Another day in Bundi, snapshots of sorrow and tastes of victory.  And cream cheese frosting.






One step forward, two steps back...

Occasionally, the stars align...and the health care system in Bundibugyo works.

Today, I (Scott) received a call from Jennifer who relayed a request from the chief midwife at Nyahuka Health Center that they needed an urgent ultrasound, because they could not hear the fetal heartbeat of a mother in labor. I biked down with my trusty SonoSite 180 in my backpack, the noonday sun blistering hot. In the delivery room, I began to unpack my ultrasound while the tiny mother began to climb onto a step stool to get on the delivery table. Ker-splash. At least a liter of bright red blood splashed out between her legs onto the white tile floor. Yikes. She began to scream and cry. There's really not many possibilities medically speaking here. The placenta has separated from the uterine lining before the baby is born (placental abruption). I quickly got her onto the bed and confirmed with my scanner that the baby was indeed dead and that the placenta had indeed separated.

The midwife mobilized the family who mobilized a pick-up truck. I called the medical superintendent of the hospital who prepared the surgical theater. So, she was loaded into the back of a truck and rushed over 8 miles of the worst road in Uganda to the District Hospital. Within an hour, she had a Cesarean delivery and her life was saved. She could have very, very easily bled to death.

Not every anecdote from Nyahuka is so happy. Amon Bwambale, our clinical officer from Nyahuka who is now studying medicine at Kampala International University is on break between first and second year and returned to work (!) this week. He joined us for dinner this evening and during dinner we went around the table sharing "highs and lows" of the day. Amon described how frustrating it has been this week to see patients, diagnosing and prescribing, but the cupboards of the health center are empty of drugs for outpatients (note: World Harvest funds the drugs and supplies for pediatric inpatients only). Outpatients are instructed to go to the private clinics and purchase the drugs which have been prescribed in NHC Outpatient Clinic. The reality is that most patients proceed to purchase one or two capsules of an antibiotic or antimalarial, an inadequate approach to nearly any infectious disease. Many of them return to outpatient in worse condition than when they were initially seen.

Exhilaration...frustration...frustration...frustration.

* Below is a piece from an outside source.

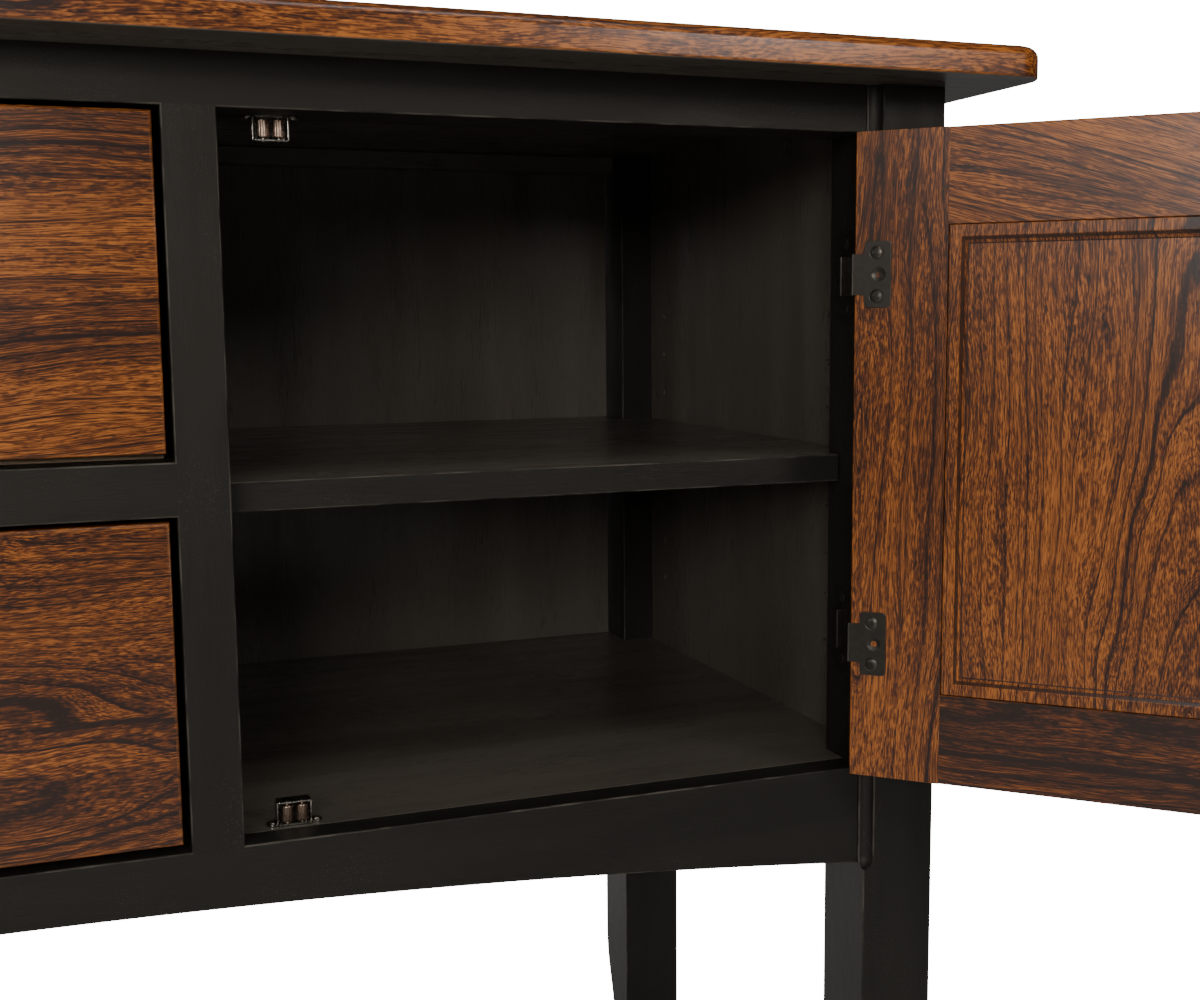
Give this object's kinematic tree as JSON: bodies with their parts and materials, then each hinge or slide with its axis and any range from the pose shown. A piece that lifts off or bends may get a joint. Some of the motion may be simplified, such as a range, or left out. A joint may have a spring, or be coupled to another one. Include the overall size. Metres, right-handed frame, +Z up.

Paul Miller in his book A Praying LIfe reminds us that "God wants us to come to him empty-handed, weary, and heavy-laden." (p.54). I think we qualify. Let's go.

frozen chickens

When we moved to Bundibugyo, we joked that we would stay here until frozen chickens came to Nyahuka.  This was a way of gauging development:  a place with electricity, and enough development that there were people around who were willing to pay for their chicken to arrive dead, plucked, and in a bag rather than running out the door.  It was also a way of saying, we may stay here forever, because the idea of a shop with a freezer seemed impossibly remote, and by the time it came there would be other needier places to go.  Well . . . . drumroll . . . the power lines which we've watched go up this year, are, as of today, CARRYING ELECTRICITY.   Scott just came back from dropping friends off post-dinner, and announced that the transformer is humming and AN ELECTRIC LIGHT IS SHINING IN NYAHUKA.  Amazing.  Hard to imagine or predict all the changes this will bring.  We aren't leaving yet (!) but the frozen chickens can't be far behind.